A Post-Standard report on the incident says when Mariam Jukaku was taking photographs as a practical application of techniques she recently learnt in photography class.

From the sidewalk outside the hospital, she snapped pictures of the flags and signs outside the center, and of passers-by entering and exiting the facility, for about ten minutes.

As she walked away, an officer from the center's security force ordered Jukaku to give her the camera. Another officer joined them. Jukaku was then taken to the security office and questioned.

Security staff examined the images, deleted some of them, and photocopied her university ID and driver's license, then asked her if she was a US citizen.
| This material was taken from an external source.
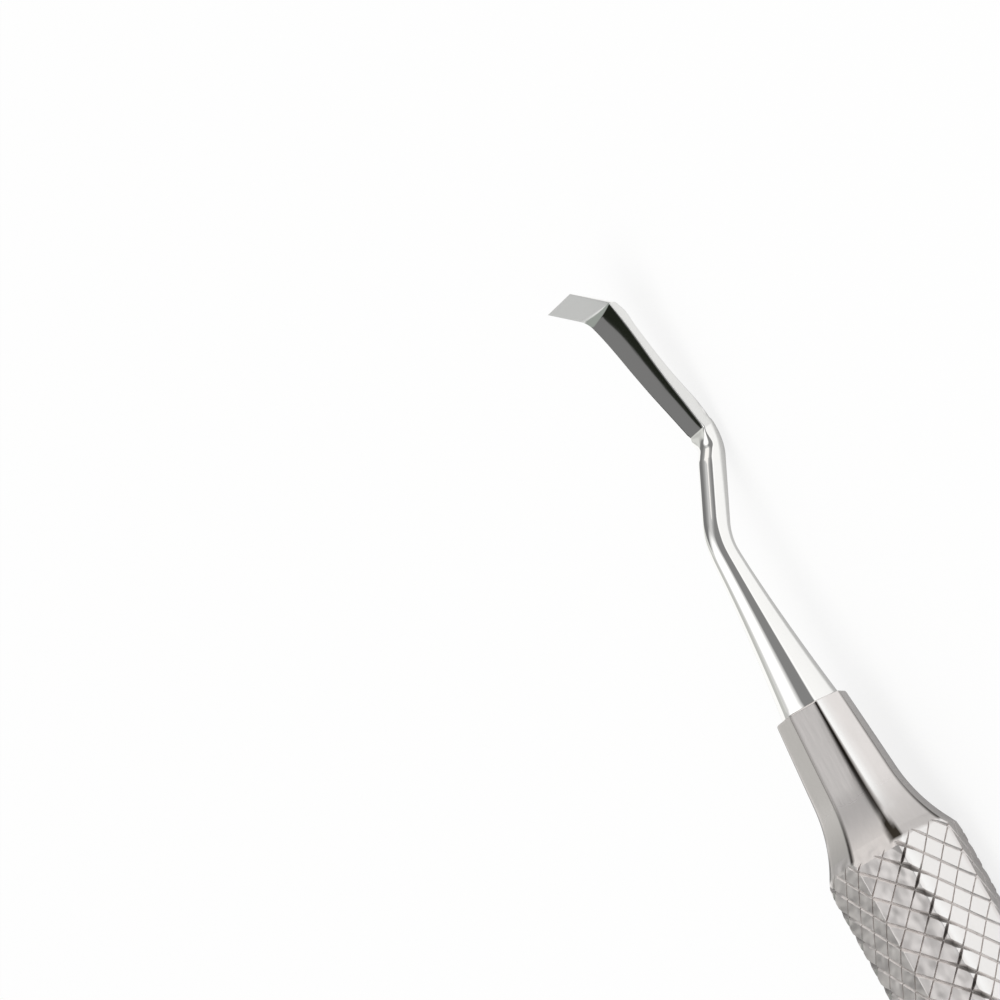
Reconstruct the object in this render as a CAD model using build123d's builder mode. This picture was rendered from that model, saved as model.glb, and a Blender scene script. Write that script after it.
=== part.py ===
"""Double-ended dental hand instrument with a flat bent blade at each end, in millimetres.

A solid octagonal steel bar is the handle. Each end of it is ground down to a flared collar and bored for the tang
of a working end, which is brazed in. A working end is one forging: tang, tapering shank, cranked neck, flat blade
and a short foot with a straight cutting edge.

The handle lies along X on one of its wide flats, with Z up. All bends are in the XZ plane. The foot of the front
working end (+X) points up, and the rear one is the same forging turned half a turn about the Y axis of the handle.
"""

import os
from math import cos, radians, sin, tan

from build123d import *

os.makedirs("parts", exist_ok=True)

# Handle bar
handle_length = 116.0  # from one collar mouth to the other
wide_across_flats = 8.0  # over the four wide flats
narrow_across_flats = 8.4  # over the four narrow flats, as a square turned by 45 degrees
mouth_across_flats = 4.42  # regular octagon at each collar mouth
collar_taper_length = 5.5  # straight part of a collar facet, from the mouth
collar_taper_angle = 4.7  # its slope to the handle axis, in degrees
grinding_wheel_radius = 11.0  # hollow flare from the taper up to the flats
mouth_edge_break = 0.12  # chamfer round the mouth

# Socket in each collar, and the tang and root that fit it
tang_diameter = 3.2
tang_length = 12.0  # from the mouth to the tang's end
tang_chamfer = 0.3
seat_diameter = 3.86  # root of the shank, seated in the mouth
seat_depth = 1.6
socket_gap = 0.03  # radial gap for the braze alloy, also left past the tang's end
drill_point_angle = 118.0
braze_groove_depth = 5.0  # from the mouth to the near side of the groove
braze_groove_width = 1.0
braze_ring_thickness = 0.4  # from the tang out to the groove's floor

# Shank and neck of a working end
shank_length = 11.6  # from the mouth to the first bend
shank_middle = 5.0  # where the hollow taper's middle diameter is measured
shank_middle_diameter = 2.64
neck_diameter = 1.72
neck_angle = 28.0  # downwards from the handle axis
neck_length = 7.0  # from the first bend to the second
first_bend_radius = 5.0
second_bend_radius = 3.6

# Blade and foot, measured along the blade from the second bend
blade_angle = 13.0  # upwards from the handle axis
blade_length = 10.0  # from the second bend to the crease
blade_face_height = 0.55  # flat face over the line through the second bend
blade_face_crown = 0.08  # the face's slight bow
blade_root = 2.0  # where the flat face begins, past the blend from the round neck
blade_root_thickness = 0.88
blade_root_rounding = 0.2
blade_waist = 5.0  # where the hollow back is measured
blade_waist_thickness = 0.6
blade_heel = 8.3  # where the back turns up into the foot
blade_heel_thickness = 0.48
blade_root_width = 2.06
blade_heel_width = 3.2
foot_turn = 43.6  # from the blade's face to the foot's face
foot_length = 2.64  # from the crease to the cutting edge
foot_thickness = 0.22  # beside the crease
edge_land = 0.04  # thickness left at the cutting edge
edge_width = 3.25

# Places worked out from the sizes above
axis_height = wide_across_flats / 2
mouth_x = handle_length / 2
handle_axis = Axis((0, 0, axis_height), (1, 0, 0))
turnover_axis = Axis((0, 0, axis_height), (0, 1, 0))
ends = {"front": 1, "rear": -1}


def side_plane(sign):
    """Upright plane at a collar mouth: local x leaves the handle along its axis, local y is up."""
    return Plane(origin=(sign * mouth_x, 0, axis_height), x_dir=(sign, 0, 0), z_dir=(0, -sign, 0))


# Handle bar: octagonal stock, eight ground facets at each end, and a stepped socket in each collar
flare_start = (-collar_taper_length, mouth_across_flats / 2 + collar_taper_length * tan(radians(collar_taper_angle)))
flare_turn = 40.0  # degrees of wheel contact, which carries the flare past every flat
waste_top = narrow_across_flats  # clear above every flat
waste_end = mouth_edge_break + 1.0  # clear beyond the mouth
socket_radius = tang_diameter / 2 + socket_gap
seat_radius = seat_diameter / 2 + socket_gap
socket_depth = tang_length + socket_gap
groove_radius = tang_diameter / 2 + braze_ring_thickness
drill_point_length = socket_radius / tan(radians(drill_point_angle / 2))
groove_end_depth = braze_groove_depth + braze_groove_width

with BuildPart() as handle_bar:
    with BuildSketch(Plane(origin=(-mouth_x, 0, axis_height), x_dir=(0, 1, 0), z_dir=(1, 0, 0))):
        Rectangle(wide_across_flats, wide_across_flats)
        Rectangle(narrow_across_flats, narrow_across_flats, rotation=45, mode=Mode.INTERSECT)
    extrude(amount=handle_length)
    for sign in ends.values():
        for facet in range(8):
            with BuildSketch(side_plane(sign).rotated((45 * facet, 0, 0))):
                with BuildLine():
                    taper = Line((0, mouth_across_flats / 2), flare_start)
                    flare = JernArc(flare_start, taper % 1, grinding_wheel_radius, -flare_turn)
                    Polyline(
                        flare @ 1,
                        ((flare @ 1).X, waste_top),
                        (waste_end, waste_top),
                        (waste_end, mouth_across_flats / 2),
                        taper @ 0,
                    )
                make_face()
            extrude(amount=narrow_across_flats, both=True, mode=Mode.SUBTRACT)
        with BuildSketch(side_plane(sign)):
            with BuildLine():
                Polyline(
                    (0, 0),
                    (0, seat_radius),
                    (-seat_depth, seat_radius),
                    (-seat_depth, socket_radius),
                    (-braze_groove_depth, socket_radius),
                    (-braze_groove_depth, groove_radius),
                    (-groove_end_depth, groove_radius),
                    (-groove_end_depth, socket_radius),
                    (-socket_depth, socket_radius),
                    (-socket_depth - drill_point_length, 0),
                    close=True,
                )
            make_face()
        revolve(axis=handle_axis, mode=Mode.SUBTRACT)
        mouth_face = handle_bar.faces().sort_by(Axis.X)[-1 if sign > 0 else 0]
        chamfer(mouth_face.edges().filter_by(GeomType.LINE), length=mouth_edge_break)
handle_bar.part.label = "handle_bar"
export_step(handle_bar.part, "parts/handle_bar.step")

# Braze rings: the alloy preform that fills the groove round each tang
for end, sign in ends.items():
    with BuildPart() as braze_ring:
        with BuildSketch(Plane(origin=(sign * (mouth_x - braze_groove_depth), 0, axis_height), z_dir=(-sign, 0, 0))):
            Circle(groove_radius)
            Circle(tang_diameter / 2, mode=Mode.SUBTRACT)
        extrude(amount=braze_groove_width)
    braze_ring.part.label = f"braze_ring_{end}"
    export_step(braze_ring.part, f"parts/braze_ring_{end}.step")

# Blade and foot: a side outline with its hollow back, cut to its plan shape
second_bend = Vector(
    mouth_x + shank_length + neck_length * cos(radians(neck_angle)),
    0,
    axis_height - neck_length * sin(radians(neck_angle)),
)
blade_direction = Vector(cos(radians(blade_angle)), 0, sin(radians(blade_angle)))
blade_side = Plane(origin=second_bend, x_dir=blade_direction, z_dir=(0, -1, 0))
blade_plan = Plane(origin=second_bend, x_dir=blade_direction, z_dir=blade_side.y_dir)
neck_radius = neck_diameter / 2
crease = Vector(blade_length, blade_face_height)
foot_direction = Vector(cos(radians(foot_turn)), sin(radians(foot_turn)))
foot_back = Vector(sin(radians(foot_turn)), -cos(radians(foot_turn)))  # square to the foot, away from its face
cutting_edge = crease + foot_direction * foot_length
foot_heel = crease + foot_direction * foot_thickness + foot_back * foot_thickness
face_middle = Vector((blade_root + blade_length) / 2, blade_face_height + blade_face_crown)
back_root = Vector(blade_root, blade_face_height - blade_root_thickness)
back_waist = Vector(blade_waist, blade_face_height - blade_waist_thickness)
back_heel = Vector(blade_heel, blade_face_height - blade_heel_thickness)

with BuildPart() as blade:
    with BuildSketch(blade_side):
        with BuildLine():
            ThreePointArc((blade_root, blade_face_height), face_middle, crease)
            Polyline(crease, cutting_edge, cutting_edge + foot_back * edge_land, foot_heel)
            Spline(foot_heel, back_heel, tangents=(-foot_direction, (-1, 0)))
            ThreePointArc(back_heel, back_waist, back_root)
            Line(back_root, (blade_root, blade_face_height))
        make_face()
    extrude(amount=edge_width, both=True)
    with BuildSketch(blade_plan):
        with BuildLine():
            Polyline(
                (blade_root, -blade_root_width / 2),
                (blade_length, -blade_heel_width / 2),
                (cutting_edge.X, -edge_width / 2),
                (cutting_edge.X + edge_width, -edge_width / 2),
                (cutting_edge.X + edge_width, edge_width / 2),
                (cutting_edge.X, edge_width / 2),
                (blade_length, blade_heel_width / 2),
                (blade_root, blade_root_width / 2),
                close=True,
            )
        make_face()
    extrude(amount=blade_length, both=True, mode=Mode.INTERSECT)

# Working ends: the front one is built in place, the rear one is the same forging turned over
shank_end = shank_length - first_bend_radius * tan(radians(neck_angle / 2))
shank_tip = Vector(mouth_x + shank_end, 0, axis_height)
neck_direction = Vector(cos(radians(neck_angle)), 0, -sin(radians(neck_angle)))
neck_start = shank_tip + first_bend_radius * Vector(sin(radians(neck_angle)), 0, cos(radians(neck_angle)) - 1)
second_tangent = second_bend_radius * tan(radians((neck_angle + blade_angle) / 2))
neck_end = second_bend - neck_direction * second_tangent
blade_start = second_bend + blade_direction * second_tangent
blade_root_middle = blade_side.from_local_coords(Vector(blade_root, blade_face_height - blade_root_thickness / 2))
with BuildPart() as working_end:
    with BuildSketch(side_plane(1)):
        with BuildLine():
            Polyline(
                (shank_end, neck_radius),
                (shank_end, 0),
                (-tang_length, 0),
                (-tang_length, tang_diameter / 2 - tang_chamfer),
                (-tang_length + tang_chamfer, tang_diameter / 2),
                (-seat_depth + socket_gap, tang_diameter / 2),
                (-seat_depth + socket_gap, seat_diameter / 2),
                (0, seat_diameter / 2),
            )
            ThreePointArc(
                (0, seat_diameter / 2), (shank_middle, shank_middle_diameter / 2), (shank_end, neck_radius)
            )
        make_face()
    revolve(axis=handle_axis)
    with BuildLine() as neck_line:
        TangentArc(shank_tip, neck_start, tangent=(1, 0, 0))
        Line(neck_start, neck_end)
        TangentArc(neck_end, blade_start, tangent=neck_direction)
    with BuildSketch(Plane(origin=shank_tip, z_dir=(1, 0, 0))):
        Circle(neck_radius)
    sweep(path=neck_line.line)
    with BuildSketch(Plane(origin=blade_start, x_dir=(0, 1, 0), z_dir=blade_direction)):
        Circle(neck_radius)
    with BuildSketch(Plane(origin=blade_root_middle, x_dir=(0, 1, 0), z_dir=blade_direction)):
        RectangleRounded(blade_root_width, blade_root_thickness, blade_root_rounding)
    loft()
    add(blade.part)

forgings = {"front": working_end.part, "rear": working_end.part.rotate(turnover_axis, 180)}
for end, forging in forgings.items():
    forging.label = f"working_end_{end}"
    export_step(forging, f"parts/working_end_{end}.step")
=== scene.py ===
"""Looks of a double-ended dental hand instrument with a knurled handle and a bent flat blade at each end.

The handle lies along X. Sizes are in millimetres here and go into the meshes in metres.
"""

from collections import namedtuple
from math import acos, asin, atan2, cos, degrees, floor, pi, radians, sin, sqrt, tan

import bpy
from mathutils import Matrix, Vector


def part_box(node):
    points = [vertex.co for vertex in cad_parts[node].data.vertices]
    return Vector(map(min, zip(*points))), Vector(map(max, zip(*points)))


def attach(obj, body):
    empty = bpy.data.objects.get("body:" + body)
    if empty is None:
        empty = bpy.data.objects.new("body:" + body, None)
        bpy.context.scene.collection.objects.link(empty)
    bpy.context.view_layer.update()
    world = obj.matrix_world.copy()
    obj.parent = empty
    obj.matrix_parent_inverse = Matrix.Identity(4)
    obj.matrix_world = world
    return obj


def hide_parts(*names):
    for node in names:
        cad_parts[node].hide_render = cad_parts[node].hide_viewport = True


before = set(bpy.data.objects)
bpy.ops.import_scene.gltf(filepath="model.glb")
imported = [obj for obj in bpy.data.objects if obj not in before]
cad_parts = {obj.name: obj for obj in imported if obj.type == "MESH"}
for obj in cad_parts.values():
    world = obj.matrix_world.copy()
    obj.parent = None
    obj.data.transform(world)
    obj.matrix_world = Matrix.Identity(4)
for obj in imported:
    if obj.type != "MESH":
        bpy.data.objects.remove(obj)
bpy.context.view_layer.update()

MM = 0.001

# Where the handle's mouths and axis are
handle_low, handle_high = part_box("handle_bar")
mouth_x = handle_high.x / MM
axis_z = (handle_low.z + handle_high.z) / 2 / MM


# ---------------------------------------------------------------- working on a piece

def new_piece(name):
    """The object that an operator has just added, under its own name."""
    piece = bpy.context.active_object
    piece.name = piece.data.name = name
    return piece


def deselect():
    bpy.ops.object.select_all(action="DESELECT")


def pick(piece):
    """Selects this piece and no other."""
    deselect()
    piece.select_set(True)
    bpy.context.view_layer.objects.active = piece


def edit(piece):
    pick(piece)
    bpy.ops.object.mode_set(mode="EDIT")


def done():
    bpy.ops.object.mode_set(mode="OBJECT")


def edit_open_edges(piece):
    """Starts editing with only the open edges selected."""
    edit(piece)
    bpy.ops.mesh.select_mode(type="EDGE")
    bpy.ops.mesh.select_all(action="DESELECT")
    bpy.ops.mesh.select_non_manifold(extend=False, use_boundary=True, use_wire=False, use_multi_face=False,
                                     use_non_contiguous=False, use_verts=False)


def apply_modifier(piece, kind, **settings):
    pick(piece)
    modifier = piece.modifiers.new(kind.title(), kind)
    for key, value in settings.items():
        setattr(modifier, key, value)
    bpy.ops.object.modifier_apply(modifier=modifier.name)


def outward(piece):
    """Merges doubles and turns every face outwards."""
    edit(piece)
    bpy.ops.mesh.select_all(action="SELECT")
    bpy.ops.mesh.remove_doubles(threshold=0.0005)
    bpy.ops.mesh.normals_make_consistent(inside=False)
    done()


def smooth(piece, angle):
    pick(piece)
    bpy.ops.object.shade_smooth_by_angle(angle=radians(angle))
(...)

Jukaku, a graduate student in US's SI Newhouse School of Public Communications, is in fact a US citizen; in the Post-Standard, for which she writes as a freelancer, she is quoted as wondering whether her appearance -- Jukaku wears a head scarf, in keeping with Muslim tradition -- had something to do with the way she was treated.

'I felt that the question had no relevance,' the Post-Standard quotes her as saying, of being asked about her citizenship.
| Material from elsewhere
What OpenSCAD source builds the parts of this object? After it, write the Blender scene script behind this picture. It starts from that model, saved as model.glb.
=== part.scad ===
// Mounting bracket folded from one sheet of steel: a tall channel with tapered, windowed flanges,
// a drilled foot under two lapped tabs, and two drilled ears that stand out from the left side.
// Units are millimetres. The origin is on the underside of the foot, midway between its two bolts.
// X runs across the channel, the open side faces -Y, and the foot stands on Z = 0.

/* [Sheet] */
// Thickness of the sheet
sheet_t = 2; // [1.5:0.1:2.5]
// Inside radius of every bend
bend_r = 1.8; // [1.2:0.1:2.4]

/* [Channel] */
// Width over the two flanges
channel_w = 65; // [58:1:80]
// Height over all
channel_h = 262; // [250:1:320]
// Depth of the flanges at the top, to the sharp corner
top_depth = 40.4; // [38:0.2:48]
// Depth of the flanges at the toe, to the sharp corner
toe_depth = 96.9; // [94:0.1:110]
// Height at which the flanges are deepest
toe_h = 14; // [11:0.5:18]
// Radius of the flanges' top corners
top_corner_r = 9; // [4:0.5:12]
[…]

Medical center spokesperson Gordon Sclar has since clarified that security officers were enforcing hospital policy that restricts photographs on hospital property.

Sclar says Jukaku was between the sidewalk and the parking lot, while she says she remained on the sidewalk throughout her time there. Sclar has further clarified that her appearance was 'not an issue'.

'There is a policy that requires if video or photographic equipment is being used on our property and we don't know about it, (the operators) will be questioned,' Sclar told the Post-Standard. 'It's a government building and we're living in challenging times.'

Sclar however admitted the security officials had gone too far in photocopying her ID. 'Removing the images that she shot was inappropriate, so we apologize,' Sclar added.

The paper quotes copyright attorney Bert Krages as saying that photographers can freely photograph federal buildings from outside the property boundary. Jukaku's photography instructor, Newhouse adjunct professor Doug Wonders, said he has been teaching the course since 1996 and this is the first time he has heard of students having problems with the medical center.